Jimmy is the star of Hancock’s film, no question, but The Rookie is a tribute to togetherness. Jimmy couldn’t have made it to the big leagues without the encouragement of his players, the excitement of his son, the understanding of his wife (Rachel Griffiths, in various tight-fitting shirts) and the embrace of his entire little Texas town. When Jimmy steps through the bullpen gate at the Ballpark at Arlington to make his first Major League appearance, Hancock goes heavy with jubilant reaction shots from Jimmy’s family and friends in the crowd not in celebration of him but in celebration with him; his achievement is theirs. Credit to Disney, which is known for taking too-good-to-be-true stories and making them waaaaaay too good to be true, for going by the book in its portrayal of Jimmy’s first appearance – mop-up duty in a meaningless game with his team several runs behind. The real Jim Morris struck out the real Royce Clayton in four pitches in his MLB debut. The Rookie’s Jimmy Morris notches his strikeout in three pitches – a forgivable exaggeration given that the outcome is fairly meaningless. The strikeout validates that Jimmy belongs in the majors, that he’s more than a publicity stunt. But that isn’t the victory. The victory is just getting to that mound, and having the courage to dream of being there.

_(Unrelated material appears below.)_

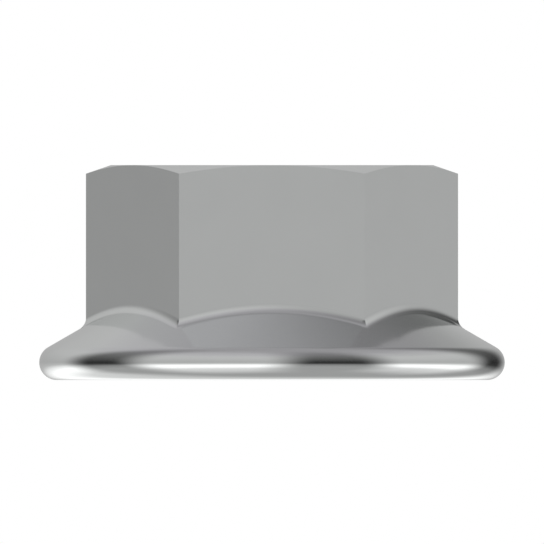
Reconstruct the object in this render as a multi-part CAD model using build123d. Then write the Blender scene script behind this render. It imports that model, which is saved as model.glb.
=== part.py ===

I'm enjoying your baseball movie reviews. I coached it for 25 years and even wrote a baseball novel. Therefore, believable mechanics in baseball flicks are important to me. Rotten mechanics can take me right out of the story. (See every Babe Ruth bio pick ever made. William Bendix? John Goodman? Arrgh and arrgh.) The one exception was the Jimmy Piersall bio pic, Fear Strikes Out, with the awkwardly lame and unathletic Tony Perkins. The story and the acting of Perkins and Karl Malden trumped the lame mechanics. Hope you see it eventually and write about it.